Copy out all lines that hold "handed".

━━ Record set ━━

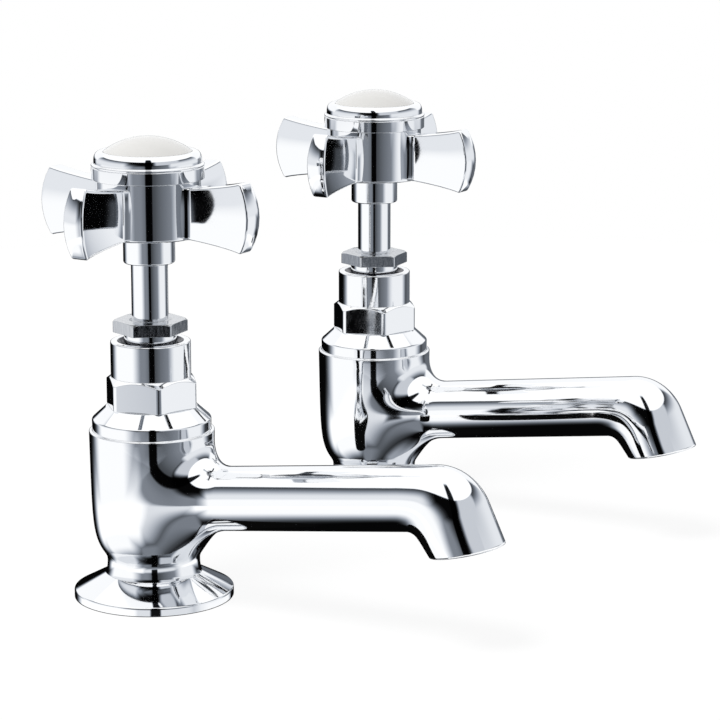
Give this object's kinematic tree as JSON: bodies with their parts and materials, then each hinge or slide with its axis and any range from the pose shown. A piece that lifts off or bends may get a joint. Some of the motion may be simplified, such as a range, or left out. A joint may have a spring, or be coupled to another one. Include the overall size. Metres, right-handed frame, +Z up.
{
  "type": "pair of pillar taps",
  "caption": "Pair of deck-mounted bath pillar taps with rising spindles, long bent spouts, four-paddle cross handles and domed white buttons.",
  "frame": {"origin": "on the left tap's centre line, at the level of the deck that the flanges stand on", "axes": "+Z up along the spindles, +X the way the spouts point, +Y from the left tap to the right tap as a user who faces them sees them"},
  "size_m": [0.168, 0.2266, 0.2028],
  "materials": {
    "chrome_cast": "polished chrome plate on cast brass",
    "chrome_turned": "chrome plate on turned brass, flats slightly duller",
    "chrome_handle": "polished chrome plate",
    "ceramic": "white glazed ceramic",
    "brass": "plain machined brass",
    "steel": "stainless screw",
    "rubber": "black rubber",
    "graphite": "graphite packing",
    "fibre": "red fibre washer",
    "nylon": "white nylon washer"
  },
  "bodies": {
    "fixed_taps": {"left_body": "chrome_cast", "left_base_gasket": "rubber", "left_clamp_washer": "nylon", "left_backnut": "brass", "left_bonnet": "chrome_turned", "left_bonnet_seal": "fibre", "left_packing": "graphite", "left_gland_follower": "brass", "left_gland_nut": "chrome_turned", "right_body": "chrome_cast", "right_base_gasket": "rubber", "right_clamp_washer": "nylon", "right_backnut": "brass", "right_bonnet": "chrome_turned", "right_bonnet_seal": "fibre", "right_packing": "graphite", "right_gland_follower": "brass", "right_gland_nut": "chrome_turned"},
    "left_valve": {"left_jumper": "brass", "left_valve_washer": "rubber", "left_washer_nut": "brass"},
    "left_handle": {"left_spindle": "chrome_turned", "left_crosshead": "chrome_handle", "left_handle_screw": "steel", "left_cap": "chrome_handle", "left_button": "ceramic"},
    "right_valve": {"right_jumper": "brass", "right_valve_washer": "rubber", "right_washer_nut": "brass"},
    "right_handle": {"right_spindle": "chrome_turned", "right_crosshead": "chrome_handle", "right_handle_screw": "steel", "right_cap": "chrome_handle", "right_button": "ceramic"}
  },
  "joints": [
    {"name": "left_valve_lift", "type": "slide", "parent": "fixed_taps", "child": "left_valve", "axis": [0, 0, 1], "range_m": [0, 0.006]},
    {"name": "left_handle_turn", "type": "hinge", "parent": "left_valve", "child": "left_handle", "pos_m": [0, 0, 0.1], "axis": [0, 0, 1], "range_deg": [0, 900]},
    {"name": "right_valve_lift", "type": "slide", "parent": "fixed_taps", "child": "right_valve", "axis": [0, 0, 1], "range_m": [0, 0.006]},
    {"name": "right_handle_turn", "type": "hinge", "parent": "right_valve", "child": "right_handle", "pos_m": [0, 0.145, 0.1], "axis": [0, 0, 1], "range_deg": [0, 900]}
  ],
  "couplings": [
    {"joint": "left_valve_lift", "follows": "left_handle_turn", "m_per_rad": 0.00038197},
    {"joint": "right_valve_lift", "follows": "right_handle_turn", "m_per_rad": 0.00038197}
  ]
}
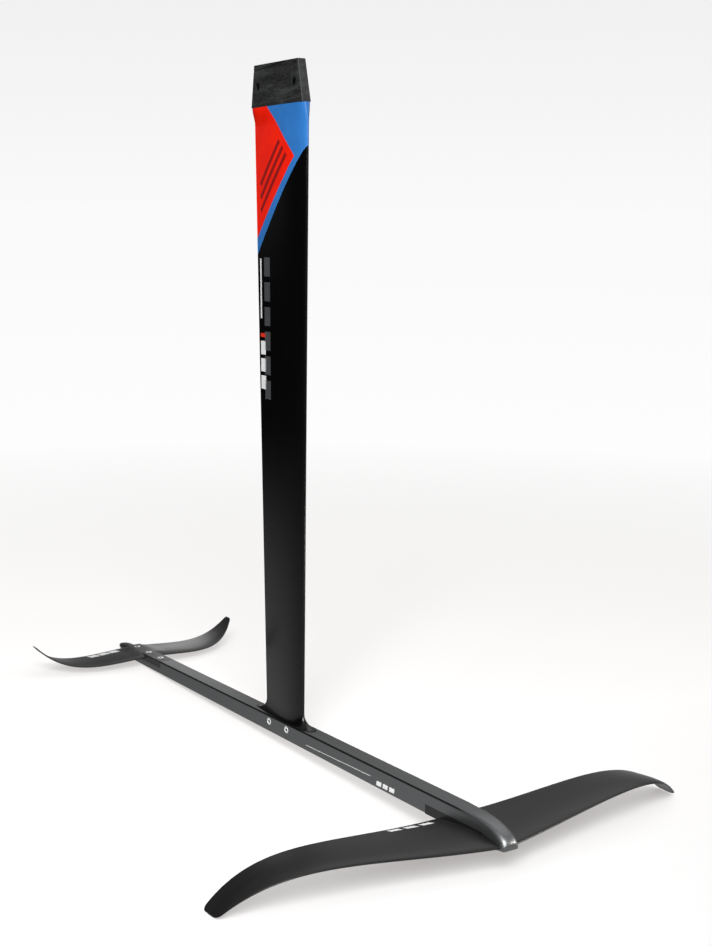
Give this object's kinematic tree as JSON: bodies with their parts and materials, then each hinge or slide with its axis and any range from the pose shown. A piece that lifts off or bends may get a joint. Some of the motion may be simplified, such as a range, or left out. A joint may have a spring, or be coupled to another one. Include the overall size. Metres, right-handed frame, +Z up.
{
  "type": "hydrofoil mast and wing set",
  "caption": "Race windsurf hydrofoil: tall tapered carbon mast with a tapered board head, bolted to a slim aluminium fuselage with a gull front wing and an upswept tail wing.",
  "frame": {"origin": "under the middle of the object: half way along the fuselage from nose tip to rear end, on the plane of symmetry, at the level of the front wing's two tips, which are its lowest points", "axes": "+Z up along the mast towards the board, +Y from the nose to the tail along the fuselage, +X across, from the side with the mast screws to the side with the sleeve nuts; the wings span X"},
  "size_m": [0.7704, 1.1644, 1.0745],
  "materials": {
    "carbon_black": "black satin lacquer over carbon laminate",
    "wing_grey": "soft-touch dark grey coating over carbon laminate",
    "anodised_grey": "bead-blasted and dark grey anodised",
    "head_black": "raw moulded composite with grey rub marks",
    "core_foam": "structural foam, matt",
    "foot_composite": "machined glass and carbon composite",
    "stainless": "bright stainless steel",
    "insert_metal": "machined brass",
    "shim_plastic": "moulded plastic sheet"
  },
  "bodies": {
    "foil": {"fuselage": "anodised_grey", "mast_shell": "carbon_black", "mast_core": "core_foam", "mast_foot": "foot_composite", "board_head": "head_black", "barrel_nut_front": "stainless", "barrel_nut_rear": "stainless", "front_wing": "wing_grey", "tail_wing": "wing_grey", "tail_shim": "shim_plastic", "mast_washer_front": "stainless", "mast_washer_rear": "stainless", "mast_sleeve_nut_front": "insert_metal", "mast_sleeve_nut_rear": "insert_metal", "front_insert_1": "insert_metal", "front_insert_2": "insert_metal", "front_insert_3": "insert_metal", "tail_insert_1": "insert_metal", "tail_insert_2": "insert_metal", "tail_insert_3": "insert_metal"},
    "mast_screw_front_body": {"mast_screw_front": "stainless"},
    "mast_screw_rear_body": {"mast_screw_rear": "stainless"},
    "front_wing_screw_1_body": {"front_wing_screw_1": "stainless"},
    "front_wing_screw_2_body": {"front_wing_screw_2": "stainless"},
    "front_wing_screw_3_body": {"front_wing_screw_3": "stainless"},
    "tail_screw_1_body": {"tail_screw_1": "stainless"},
    "tail_screw_2_body": {"tail_screw_2": "stainless"},
    "tail_screw_3_body": {"tail_screw_3": "stainless"}
  },
  "joints": [
    {"name": "mast_screw_front_out", "type": "slide", "parent": "foil", "child": "mast_screw_front_body", "axis": [-1, 0, 0], "range_m": [0, 0.019]},
    {"name": "mast_screw_rear_out", "type": "slide", "parent": "foil", "child": "mast_screw_rear_body", "axis": [-1, 0, 0], "range_m": [0, 0.019]},
    {"name": "front_wing_screw_1_out", "type": "slide", "parent": "foil", "child": "front_wing_screw_1_body", "axis": [0, 0, -1], "range_m": [0, 0.023]},
    {"name": "front_wing_screw_2_out", "type": "slide", "parent": "foil", "child": "front_wing_screw_2_body", "axis": [0, 0, -1], "range_m": [0, 0.023]},
    {"name": "front_wing_screw_3_out", "type": "slide", "parent": "foil", "child": "front_wing_screw_3_body", "axis": [0, 0, -1], "range_m": [0, 0.023]},
    {"name": "tail_screw_1_out", "type": "slide", "parent": "foil", "child": "tail_screw_1_body", "axis": [0, 0, 1], "range_m": [0, 0.019]},
    {"name": "tail_screw_2_out", "type": "slide", "parent": "foil", "child": "tail_screw_2_body", "axis": [0, 0, 1], "range_m": [0, 0.019]},
    {"name": "tail_screw_3_out", "type": "slide", "parent": "foil", "child": "tail_screw_3_body", "axis": [0, 0, 1], "range_m": [0, 0.019]}
  ]
}
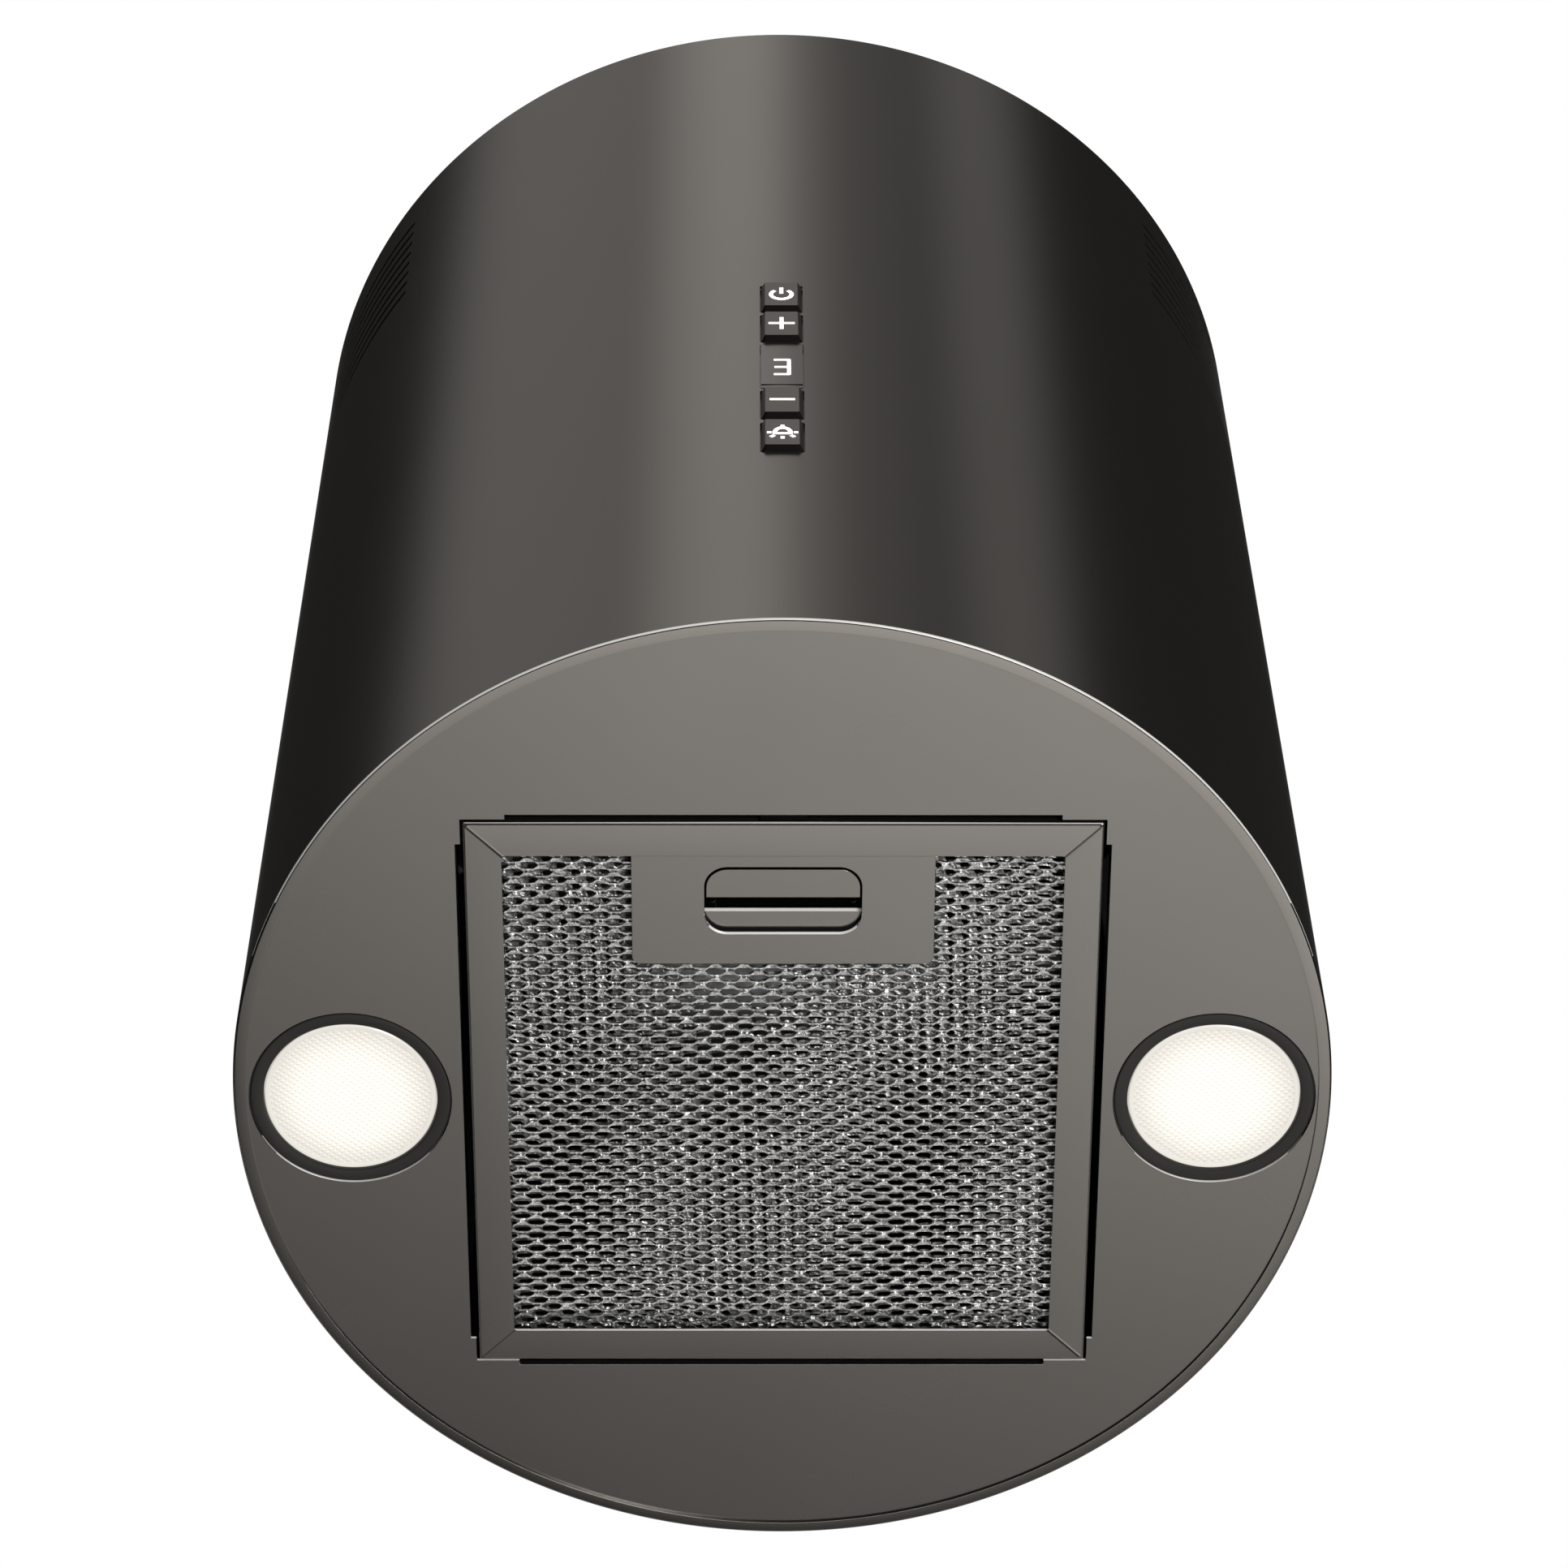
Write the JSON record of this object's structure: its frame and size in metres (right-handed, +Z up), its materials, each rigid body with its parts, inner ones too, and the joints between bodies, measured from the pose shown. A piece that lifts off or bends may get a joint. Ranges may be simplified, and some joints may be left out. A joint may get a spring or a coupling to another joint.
{
  "type": "island range hood",
  "caption": "Ceiling-hung cylindrical extractor hood with round lamps, a hinged mesh grease filter, a key column with display and side outlet slots.",
  "frame": {"origin": "centre of the ceiling plate's top face, in the plane of the ceiling", "axes": "+Z up along the tube's axis, -Y towards the front with the keys, +X to the right seen from the front"},
  "size_m": [0.39, 0.3937, 0.508],
  "materials": {
    "tube_metal": "satin graphite lacquer",
    "panel_metal": "satin graphite lacquer",
    "filter_metal": "satin graphite lacquer",
    "mesh_aluminium": "bright expanded metal",
    "latch_metal": "satin graphite lacquer",
    "spring_steel": "bright",
    "galvanised": "galvanised",
    "frame_steel": "zinc plated",
    "fastener_steel": "zinc plated",
    "dark_screw": "black oxide",
    "shaft_steel": "ground",
    "rotor_metal": "cast",
    "stator_steel": "laminated",
    "copper": "enamelled wire",
    "motor_shell": "satin",
    "bush_rubber": "matt",
    "impeller_plastic": "matt",
    "collar_plastic": "matt",
    "flap_plastic": "matt",
    "box_plastic": "matt",
    "carrier_plastic": "matt",
    "board_green": "solder mask",
    "terminal_plastic": "gloss",
    "gland_plastic": "matt",
    "cable_jacket": "matt",
    "switch_plastic": "gloss",
    "display_plastic": "gloss",
    "window_plastic": "smoked satin",
    "button_plastic": "satin graphite",
    "bezel_plastic": "matt black",
    "lens_plastic": "frosted prismatic",
    "led_board": "white solder mask",
    "heat_sink": "die cast"
  },
  "bodies": {
    "hood": {"outer_tube": "tube_metal", "bottom_panel": "panel_metal", "panel_studs": "fastener_steel", "panel_nuts": "fastener_steel", "lower_ring": "frame_steel", "frame_rail_front_left": "frame_steel", "frame_rail_front_right": "frame_steel", "frame_rail_rear_left": "frame_steel", "frame_rail_rear_right": "frame_steel", "ceiling_plate": "frame_steel", "frame_screws": "fastener_steel", "tube_screws": "dark_screw", "blower_shelf": "galvanised", "scroll_left": "galvanised", "scroll_right": "galvanised", "motor_stator": "stator_steel", "motor_windings": "copper", "motor_cap_left": "motor_shell", "motor_cap_right": "motor_shell", "motor_bearings": "shaft_steel", "motor_bracket": "galvanised", "motor_bushes": "bush_rubber", "small_screws": "fastener_steel", "outlet_collar": "collar_plastic", "flap_pin": "shaft_steel", "electronics_box": "box_plastic", "electronics_lid": "box_plastic", "power_board": "board_green", "terminal_block": "terminal_plastic", "cable_gland": "gland_plastic", "wiring_harness": "cable_jacket", "control_carrier": "carrier_plastic", "control_board": "board_green", "tact_switches": "switch_plastic", "display_module": "display_plastic", "display_window": "window_plastic", "lamp_bezel_left": "bezel_plastic", "lamp_bezel_right": "bezel_plastic", "lamp_lens_left": "lens_plastic", "lamp_lens_right": "lens_plastic", "lamp_board_left": "led_board", "lamp_board_right": "led_board", "lamp_housing_left": "heat_sink", "lamp_housing_right": "heat_sink", "lamp_clips": "spring_steel"},
    "filter": {"filter_frame": "filter_metal", "filter_mesh_lower": "mesh_aluminium", "filter_mesh_upper": "mesh_aluminium", "filter_handle_plate": "filter_metal", "latch_springs": "spring_steel"},
    "latch": {"filter_latch": "latch_metal"},
    "impeller_group": {"impeller": "impeller_plastic", "motor_shaft": "shaft_steel", "motor_rotor": "rotor_metal"},
    "front_flap": {"flap_front": "flap_plastic"},
    "rear_flap": {"flap_rear": "flap_plastic"},
    "power_key": {"button_power": "button_plastic"},
    "plus_key": {"button_plus": "button_plastic"},
    "minus_key": {"button_minus": "button_plastic"},
    "light_key": {"button_light": "button_plastic"}
  },
  "joints": [
    {"name": "filter_tilt", "type": "hinge", "parent": "hood", "child": "filter", "pos_m": [0, 0.115, -0.5075], "axis": [1, 0, 0], "range_deg": [0, 75]},
    {"name": "latch_slide", "type": "slide", "parent": "filter", "child": "latch", "axis": [0, 1, 0], "range_m": [0, 0.0038], "stiffness_N_per_m": 400, "springref_m": -0.002, "deforming": ["latch_springs"]},
    {"name": "impeller_spin", "type": "hinge", "parent": "hood", "child": "impeller_group", "pos_m": [0, 0.04, -0.288], "axis": [-1, 0, 0], "continuous": true},
    {"name": "front_flap_swing", "type": "hinge", "parent": "hood", "child": "front_flap", "pos_m": [0, 0, -0.092], "axis": [-1, 0, 0], "range_deg": [0, 75]},
    {"name": "rear_flap_swing", "type": "hinge", "parent": "hood", "child": "rear_flap", "pos_m": [0, 0, -0.092], "axis": [1, 0, 0], "range_deg": [0, 75]},
    {"name": "power_press", "type": "slide", "parent": "hood", "child": "power_key", "axis": [0, 1, 0], "range_m": [0, 0.0012], "stiffness_N_per_m": 900, "springref_m": -0.0006},
    {"name": "plus_press", "type": "slide", "parent": "hood", "child": "plus_key", "axis": [0, 1, 0], "range_m": [0, 0.0012], "stiffness_N_per_m": 900, "springref_m": -0.0006},
    {"name": "minus_press", "type": "slide", "parent": "hood", "child": "minus_key", "axis": [0, 1, 0], "range_m": [0, 0.0012], "stiffness_N_per_m": 900, "springref_m": -0.0006},
    {"name": "light_press", "type": "slide", "parent": "hood", "child": "light_key", "axis": [0, 1, 0], "range_m": [0, 0.0012], "stiffness_N_per_m": 900, "springref_m": -0.0006}
  ]
}
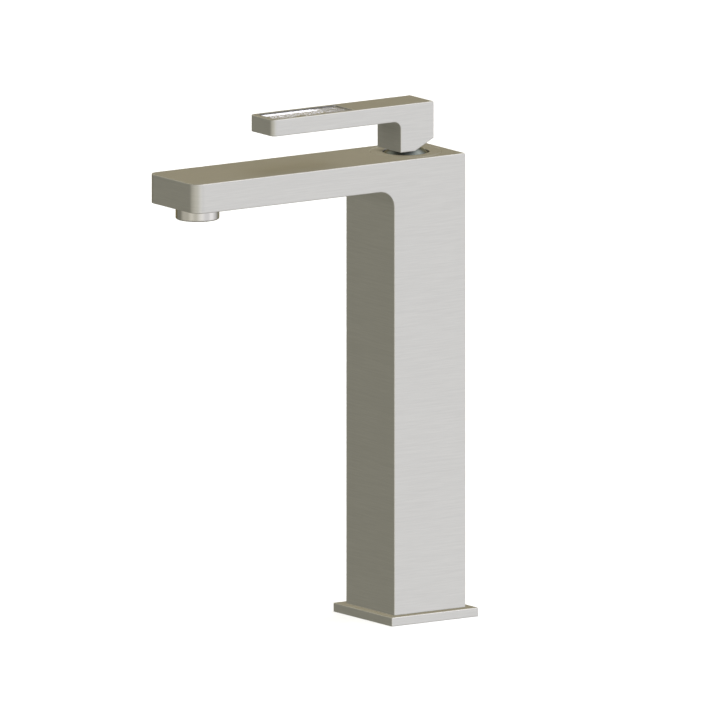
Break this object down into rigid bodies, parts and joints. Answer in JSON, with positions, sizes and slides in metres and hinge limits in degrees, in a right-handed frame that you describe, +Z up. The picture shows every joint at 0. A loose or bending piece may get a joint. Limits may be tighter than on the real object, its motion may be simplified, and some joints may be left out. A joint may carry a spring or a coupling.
{
  "type": "basin faucet",
  "caption": "Tall single-lever basin faucet with a square column, a flat flush spout, a round aerator and a slim lever with a clear insert.",
  "frame": {"origin": "centre of the two fixing studs on the foot's underside, which is level with the base plate's underside on the deck", "axes": "+Z up out of the deck, -Y from the column towards the spout's tip, +X to the right of someone who faces the tip of the spout"},
  "size_m": [0.0588, 0.189, 0.2941],
  "materials": {
    "brushed_nickel": "brushed nickel, fine straight grain",
    "polished_nickel": "polished nickel",
    "machined_brass": "plain machined brass",
    "stainless_steel": "plain stainless steel",
    "riser_brass": "drawn brass tube",
    "seal_rubber": "black moulded rubber",
    "cartridge_plastic": "white moulded plastic",
    "disc_ceramic": "lapped alumina ceramic",
    "aerator_plastic": "pale moulded plastic",
    "clear_crystal": "clear, rippled on top"
  },
  "bodies": {
    "column": {"faucet_body": "brushed_nickel", "base_plate": "brushed_nickel", "base_gasket": "seal_rubber", "base_screws": "stainless_steel", "foot_insert": "machined_brass", "hot_riser": "riser_brass", "cold_riser": "riser_brass", "riser_o_rings": "seal_rubber", "cartridge_base": "cartridge_plastic", "port_seals": "seal_rubber", "disc_seals": "seal_rubber", "fixed_disc": "disc_ceramic", "cartridge_housing": "cartridge_plastic", "cartridge_nut": "machined_brass", "trim_ring": "brushed_nickel", "ring_o_ring": "seal_rubber", "aerator_housing": "brushed_nickel", "aerator_washer": "seal_rubber", "aerator_body": "aerator_plastic", "flow_regulator": "aerator_plastic", "aerator_screen": "aerator_plastic"},
    "rotor": {"stem_guide": "cartridge_plastic", "pivot_pin": "stainless_steel", "guide_o_ring": "seal_rubber"},
    "disc": {"disc_carrier": "cartridge_plastic", "moving_disc": "disc_ceramic"},
    "lever": {"lever_stem": "machined_brass", "lever_handle": "brushed_nickel", "crystal_insert": "clear_crystal", "grub_screw": "stainless_steel", "dome_cap": "polished_nickel"}
  },
  "joints": [
    {"name": "lever_swivel", "type": "hinge", "parent": "column", "child": "rotor", "pos_m": [0, 0, 0.2524], "axis": [0, 0, 1], "range_deg": [-50, 50]},
    {"name": "lever_lift", "type": "hinge", "parent": "rotor", "child": "lever", "pos_m": [0, 0, 0.2524], "axis": [-1, 0, 0], "range_deg": [0, 25]},
    {"name": "disc_travel", "type": "slide", "parent": "rotor", "child": "disc", "axis": [0, -1, 0], "range_m": [0, 0.00549]}
  ],
  "couplings": [
    {"joint": "disc_travel", "follows": "lever_lift", "m_per_rad": 0.012591}
  ]
}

━━━

→ Output
Give this object's kinematic tree as JSON: bodies with their parts and materials, then each hinge or slide with its axis and any range from the pose shown. A piece that lifts off or bends may get a joint. Some of the motion may be simplified, such as a range, or left out. A joint may have a spring, or be coupled to another one. Include the overall size. Metres, right-handed frame, +Z up.
Give this object's kinematic tree as JSON: bodies with their parts and materials, then each hinge or slide with its axis and any range from the pose shown. A piece that lifts off or bends may get a joint. Some of the motion may be simplified, such as a range, or left out. A joint may have a spring, or be coupled to another one. Include the overall size. Metres, right-handed frame, +Z up.
Write the JSON record of this object's structure: its frame and size in metres (right-handed, +Z up), its materials, each rigid body with its parts, inner ones too, and the joints between bodies, measured from the pose shown. A piece that lifts off or bends may get a joint. Ranges may be simplified, and some joints may be left out. A joint may get a spring or a coupling to another joint.
Break this object down into rigid bodies, parts and joints. Answer in JSON, with positions, sizes and slides in metres and hinge limits in degrees, in a right-handed frame that you describe, +Z up. The picture shows every joint at 0. A loose or bending piece may get a joint. Limits may be tighter than on the real object, its motion may be simplified, and some joints may be left out. A joint may carry a spring or a coupling.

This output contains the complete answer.